Why Didn’t I Use Docker for Benchmarking?

Ah, Docker! The beloved tool for running apps in containers to guarantee consistency across environments. It seemed like the perfect fit for:

Ensuring absolute isolation of test runs from any cache files
Restricting container resources to fend off any performance hiccups caused by other apps on my machine

And yes, that was the initial game plan: whip up a simple Dockerfile and launch it with this command: docker run --memory=12000m --cpus=2 test-benchmark:vitest-jsdom. But here’s the kicker: vitest kept crashing with heap allocation errors, even when I threw ~12GB of RAM at it: Screenshot of docker failed

Turns out, I was running Docker on my Mac via Rancher Desktop, which itself spins up a Linux VM with limited resources. Time was tight, and fiddling with it wasn’t an option. So, I went old-school: shut down all other apps on my Mac and ran the benchmarks directly, no Docker in sight.

Wrapping It Up

Picture of kent c dodds I absolutely adore this quote and firmly believe that recreating user behavior is the key to trustworthy tests.

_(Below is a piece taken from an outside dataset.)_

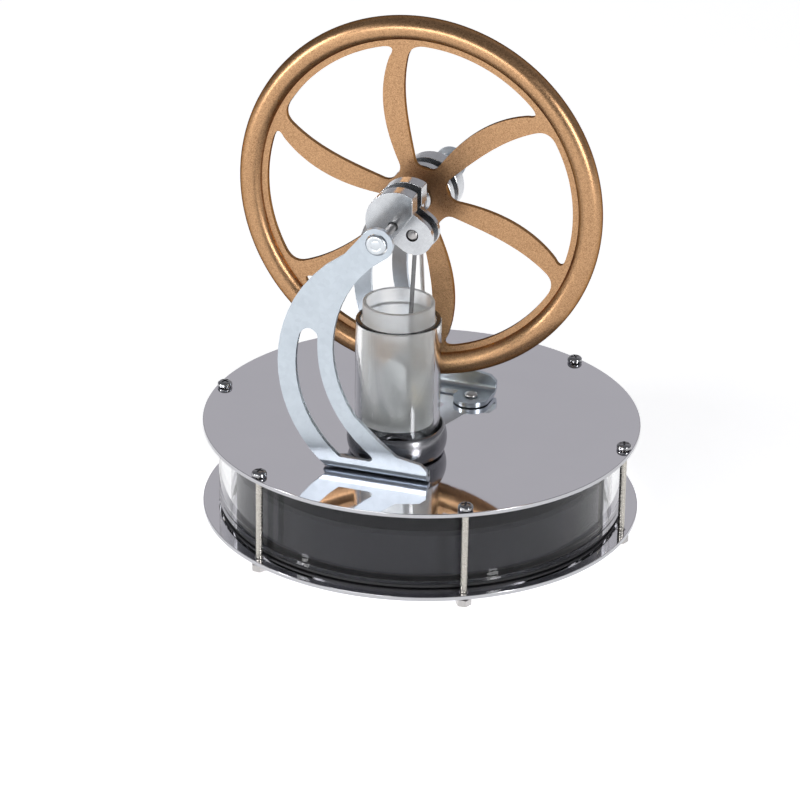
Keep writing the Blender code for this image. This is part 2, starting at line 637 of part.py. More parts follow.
# ---------------------------------------------------------------- flywheel
def spoke_edge(number, side, steps=8):
    """One edge of a curved spoke, from the hub out to the rim."""
    base = SPOKE_RIM_ANGLE + 2 * math.pi * number / SPOKE_COUNT
    points = []
    for index in range(steps + 1):
        radius = OPENING_INNER_RADIUS
        radius += (OPENING_OUTER_RADIUS - OPENING_INNER_RADIUS) * index / steps
        inward = OPENING_OUTER_RADIUS - radius
        angle = base + SPOKE_SWEEP * inward - SPOKE_CURL * inward ** 2
        turn_rate = SPOKE_SWEEP - 2 * SPOKE_CURL * inward
        normal = angle + math.atan2(-turn_rate * radius, 1.0) + math.pi / 2
        width = SPOKE_WIDTH - SPOKE_TAPER * (radius - SPOKE_WIDEST_RADIUS) ** 2
        centre = on_circle(radius, angle)
        offset = on_circle(side * width / 2, normal)
        points.append((centre[0] + offset[0], centre[1] + offset[1]))
    return points


def heading(point):
    return math.atan2(point[1], point[0])


def opening_loop(number):
    """The window between a spoke and the next one, with eased corners."""
    near = spoke_edge(number, 1)
    far = spoke_edge(number + 1, -1)
    near_out, far_out = heading(near[-1]), heading(far[-1])
    if far_out < near_out:
        far_out += 2 * math.pi
    outer = arc((0.0, 0.0), OPENING_OUTER_RADIUS, near_out, far_out, 9)
    near = near[:-1] + [outer[0]]
    far = far[:-1] + [outer[-1]]
    inner = [far[0], near[0]]
    runs = [near, outer, far[::-1], inner]
    return rounded_outline(runs, (0.0036, 0.0036, 0.0019, 0.0019), 4)


def flywheel():
    bore = SHAFT_RADIUS + GAP
    loops = [circle((0.0, 0.0), RIM_CENTRE_RADIUS - 0.0010, 72), circle((0.0, 0.0), bore, 20)]
    loops += [opening_loop(number) for number in range(SPOKE_COUNT)]
    disc = flat("flywheel_web", None, loops, WHEEL_WEB_THICKNESS,
                at(0, WHEEL_Y, SHAFT_Z, FACING_FRONT), CRANK_AXIS)
    section = circle((RIM_CENTRE_RADIUS, 0.0), RIM_TUBE_RADIUS, 10)[::-1]
    wheel = turned("flywheel", BRONZE_PAINT, section, at(0, WHEEL_Y, SHAFT_Z, FACING_FRONT),
                   CRANK_AXIS, 72)
    return combine(wheel, disc, "UNION")


def wheel_hub():
    """The boss on the flywheel's front face that grips the shaft."""
    face = WHEEL_WEB_THICKNESS / 2 + GAP
    bore = SHAFT_RADIUS + GAP
    profile = [(bore, face + 0.0040), (0.0023, face + 0.0040), (0.0027, face + 0.0036),
               (0.0027, face + 0.0010), (0.0034, face + 0.0006), (0.0034, face), (bore, face)]
    hub = turned("wheel_hub", NICKEL, profile, at(0, WHEEL_Y, SHAFT_Z, FACING_FRONT), CRANK_AXIS, 24)
    middle = WHEEL_Y - face - 0.0023
    tapped = drum("grub_hole", None, 0.0008, 0.0, 0.004, at(0, middle, SHAFT_Z), CRANK_AXIS, 12)
    combine(hub, tapped, "DIFFERENCE")
    drum("grub_screw", DARK_CHROME, 0.0005, SHAFT_RADIUS + GAP, 0.0030,
         at(0, middle, SHAFT_Z), CRANK_AXIS, 12)
    return hub


flywheel()
wheel_hub()


# ---------------------------------------------------------------- brackets and bearings
OUTER_ARC_CENTRE = (0.0100, 0.0278)     # across and above the deck
OUTER_ARC_RADIUS = 0.0350
INNER_ARC_CENTRE = (0.0194, 0.0332)
INNER_ARC_RADIUS = 0.0303
OUTER_LIMB = 0.0046                     # width of the limb outside the window
INNER_LIMB = 0.0039
WINDOW_SILL = 0.0041
WINDOW_HEAD = 0.0359
FLARE_START = 0.0155                    # height where the inner edge turns out to the foot
FOOT_SHOULDER = 0.0046


def arc_x(centre, radius, height):
    """Where an arc's left side stands at this height."""
    return centre[0] - math.sqrt(radius ** 2 - (height - centre[1]) ** 2)


def arc_run(centre, radius, low, high, steps):
    points = []
    for index in range(steps + 1):
        height = low + (high - low) * index / steps
        points.append((arc_x(centre, radius, height), height))
    return points


def bracket_outline(below):
    """Front view of a bracket above the deck, from its foot round the eye."""
    left = arc_run(OUTER_ARC_CENTRE, OUTER_ARC_RADIUS, 0.0012, SHAFT_HEIGHT - 0.0006, 18)
    eye = arc((0.0, SHAFT_HEIGHT), EYE_RADIUS, math.radians(150.0), math.radians(-60.0), 18)
    right = arc_run(INNER_ARC_CENTRE, INNER_ARC_RADIUS, SHAFT_HEIGHT - 0.0060, FLARE_START, 14)
    left = [point for point in left if math.dist(point, (0.0, SHAFT_HEIGHT)) > EYE_RADIUS + 0.0008]
    right = [point for point in right if math.dist(point, (0.0, SHAFT_HEIGHT)) > EYE_RADIUS + 0.0008]
    edge = BRACKET_HALF_WIDTH
    flare = [(0.0010, FLARE_START - 0.0056), (0.0057, FLARE_START - 0.0092),
             (edge - 0.0016, FOOT_SHOULDER + 0.0006), (edge, FOOT_SHOULDER - 0.0008)]
    return [(-edge, below)] + [(-edge, 0.0006)] + left + eye + right + flare + [(edge, below)]


def window_outline():
    """The curved window between the two limbs."""
    left_radius = OUTER_ARC_RADIUS - OUTER_LIMB
    right_radius = INNER_ARC_RADIUS + INNER_LIMB
    left = arc_run(OUTER_ARC_CENTRE, left_radius, WINDOW_SILL, WINDOW_HEAD, 12)
    right = arc_run(INNER_ARC_CENTRE, right_radius, WINDOW_HEAD, WINDOW_SILL, 12)
    crown = [left[-1], (left[-1][0] / 2 + right[0][0] / 2, WINDOW_HEAD + 0.0018), right[0]]
    sill = [right[-1], left[0]]
    return rounded_outline([left, crown, right, sill], (0.0010, 0.0010, 0.0016, 0.0004), 4)


def foot_outline(toe, across, spread):
    """Plan of a bracket's foot: local +Y points from the upright to the toe."""
    edge = BRACKET_HALF_WIDTH + 0.0010
    lobe_right = arc((across, toe), spread, math.radians(-10.0), math.radians(170.0), 10)
    lobe_left = [(-x, y) for x, y in lobe_right[::-1]]
    waist = 0.0046
    return [(-edge * 3, -0.004), (edge * 3, -0.004), (edge * 3, 0.0030),
            (BRACKET_HALF_WIDTH, 0.0030)] + lobe_right + [(spread, waist), (-spread, waist)] \
        + lobe_left + [(-BRACKET_HALF_WIDTH, 0.0030), (-edge * 3, 0.0030)]


def bracket(name, plane, inward, rivet, lobe_radius):
    """An upright sheet with a bent foot; inward is the side the foot turns to, 1 for +Y."""
    toe_y = abs(rivet[1] - plane)
    reach = toe_y + lobe_radius + 0.001
    rise = SHAFT_HEIGHT + EYE_RADIUS + 0.001
    outside = BEND_RADIUS + SHEET
    # Side view: the foot along +X, the upright along +Y, one bend between them.
    sheet = [(0.0, rise)]
    sheet += arc((outside, outside), outside, math.pi, 1.5 * math.pi, 6)
    sheet += [(reach, 0.0), (reach, SHEET)]
    sheet += arc((outside, outside), BEND_RADIUS, 1.5 * math.pi, math.pi, 6)
    sheet += [(SHEET, rise)]
    foot_z = DECK + GAP
    mirror = Matrix.Diagonal((1.0, inward, 1.0, 1.0))
    mesh = outline_mesh(name, [sheet], 0.08)
    mesh.transform(mirror @ ALONG_X)
    if inward < 0:
        mesh.flip_normals()
    body = finish(mesh, name, ZINC_SHEET, at(0, plane, foot_z))
    front_view = flat(name + "_front_view", None, [bracket_outline(-0.002)], 0.08,
                      at(0, plane, foot_z - GAP, FACING_FRONT))
    plan_mesh = outline_mesh(name + "_plan", [foot_outline(toe_y, rivet[0], lobe_radius)], 0.16)
    plan_mesh.transform(mirror)
    if inward < 0:
        plan_mesh.flip_normals()
    plan = finish(plan_mesh, name + "_plan", None, at(0, plane, foot_z))
    window = flat(name + "_window", None, [window_outline()], 0.02,
                  at(0, plane, foot_z - GAP, FACING_FRONT))
    eye_hole = flat(name + "_eye_hole", None, [circle((0.0, SHAFT_HEIGHT), BEARING_RADIUS + GAP, 24)],
                    0.02, at(0, plane, foot_z - GAP, FACING_FRONT))
    combine(body, front_view, "INTERSECT")
    combine(body, plan, "INTERSECT")
    combine(body, window, "DIFFERENCE")
    combine(body, eye_hole, "DIFFERENCE")
    for side, word in ((-1, "left"), (1, "right")):
        hole = drum(f"{name}_hole_{word}", None, RIVET_RADIUS + GAP, -0.004, 0.004,
                    at(side * rivet[0], rivet[1], foot_z), None, 12)
        combine(body, hole, "DIFFERENCE")
    return body


bracket("front_bracket", FRONT_BRACKET_Y, 1, RIVET_PLACES["front"], 0.0032)
bracket("rear_bracket", REAR_BRACKET_Y, -1, RIVET_PLACES["rear"], 0.0046)


def bearing(name, plane, inward):
    """A plain bearing pressed in a bracket's eye; its closed end is on the outer face."""
    bore = SHAFT_RADIUS + GAP
    back = SHEET + 0.0012
    floor = -BEARING_BORE_FLOOR
    profile = [(0.0, 0.0007), (0.0022, 0.0007), (BEARING_RADIUS, 0.0004), (BEARING_RADIUS, -back),
               (bore, -back), (bore, floor), (0.0, floor)]
    turn = FACING_FRONT if inward > 0 else FACING_FRONT.inverted()
    return turned(name, NICKEL, profile, at(0, plane, SHAFT_Z, turn), steps=24, closed=False)


bearing("front_bearing", FRONT_BRACKET_Y, 1)
bearing("rear_bearing", REAR_BRACKET_Y, -1)


def foot_rivet(name, spot):
    """A pan-head rivet through a bracket's foot and the top plate."""
    head = DECK + GAP + SHEET + GAP
    end = TOP_PLATE_BOTTOM - 0.0005
    profile = [(0.0, head + 0.0008), (0.0009, head + 0.0007), (0.0015, head + 0.0003),
               (0.0016, head), (RIVET_RADIUS, head), (RIVET_RADIUS, end), (0.0, end)]
    return turned(name, SCREW_STEEL, profile, at(*spot, 0), steps=12, closed=False)


for end_name, (across, depth) in RIVET_PLACES.items():
    foot_rivet(f"{end_name}_foot_rivet_left", (-across, depth))
    foot_rivet(f"{end_name}_foot_rivet_right", (across, depth))

bpy.context.view_layer.update()
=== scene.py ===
# %% [markdown]
# # A cup-top hot-air engine
#
# The engine has two round steel plates with a clear chamber between them. A glass power cylinder
# stands on the upper plate, and two curved sheet brackets carry a cranked shaft and a bronze
# flywheel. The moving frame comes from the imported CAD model, in metres. This lesson dresses it:
# finer pieces where the CAD is coarse, and a real finish on every surface.

# %% Load the frame
import json
import math

import bmesh
import bpy
from mathutils import Matrix, Vector


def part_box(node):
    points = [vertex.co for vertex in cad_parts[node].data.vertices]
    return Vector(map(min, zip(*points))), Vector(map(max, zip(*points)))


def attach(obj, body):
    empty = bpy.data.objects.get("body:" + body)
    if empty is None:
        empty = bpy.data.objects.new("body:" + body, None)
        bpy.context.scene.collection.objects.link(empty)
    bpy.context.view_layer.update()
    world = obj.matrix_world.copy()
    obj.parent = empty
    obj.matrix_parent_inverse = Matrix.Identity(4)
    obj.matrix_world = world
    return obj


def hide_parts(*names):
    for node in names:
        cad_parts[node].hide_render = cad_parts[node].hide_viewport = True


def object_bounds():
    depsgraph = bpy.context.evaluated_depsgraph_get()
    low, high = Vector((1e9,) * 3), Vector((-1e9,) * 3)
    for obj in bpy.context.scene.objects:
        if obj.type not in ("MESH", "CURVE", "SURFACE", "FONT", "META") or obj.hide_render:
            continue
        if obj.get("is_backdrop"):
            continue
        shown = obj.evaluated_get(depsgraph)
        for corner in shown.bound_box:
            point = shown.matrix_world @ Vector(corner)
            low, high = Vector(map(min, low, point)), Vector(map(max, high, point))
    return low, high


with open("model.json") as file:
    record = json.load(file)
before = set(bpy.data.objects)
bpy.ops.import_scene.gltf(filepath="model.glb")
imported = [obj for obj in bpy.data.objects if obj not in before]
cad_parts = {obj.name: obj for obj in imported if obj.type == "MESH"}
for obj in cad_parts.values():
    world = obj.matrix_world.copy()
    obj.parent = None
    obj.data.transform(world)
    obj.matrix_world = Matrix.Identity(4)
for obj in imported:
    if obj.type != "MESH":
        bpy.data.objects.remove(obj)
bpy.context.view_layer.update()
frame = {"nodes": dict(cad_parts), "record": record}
NODES = frame["nodes"]

# %% [markdown]
# ## Camera, floor and light
#
# A long lens from a little above the plates keeps the circles calm. A short lens would swell the
# near edge of the plates, and a lens from straight ahead would hide their tops.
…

With that in mind, here’s my two cents:

Prioritize writing mostly end-to-end tests that mimic user interactions. Skip the API mocks and go for the real deal. The fewer shortcuts you take, the more reliable your tests will be. And hey, performance woes aren’t as scary as they used to be.
Don’t write off integration tests just yet—they still have their merits, especially when you need to test specific bits of logic in isolation, like form validations for unhappy paths. But maybe, just maybe, consider running those in a real browser.
To those of you already knee-deep in testing-library tests: why not take vitest for a spin? Drop me a line if you’re curious about wrapping up the browser mode exploration.
Starting fresh on a project? I’d nudge you towards giving Playwright component tests a go. Sure, they’re tagged as experimental, but from what I’ve seen, they play nice without any major hitches.

There you have it, my roadmap to a more authentic and reliable testing environment. Dive in and test away!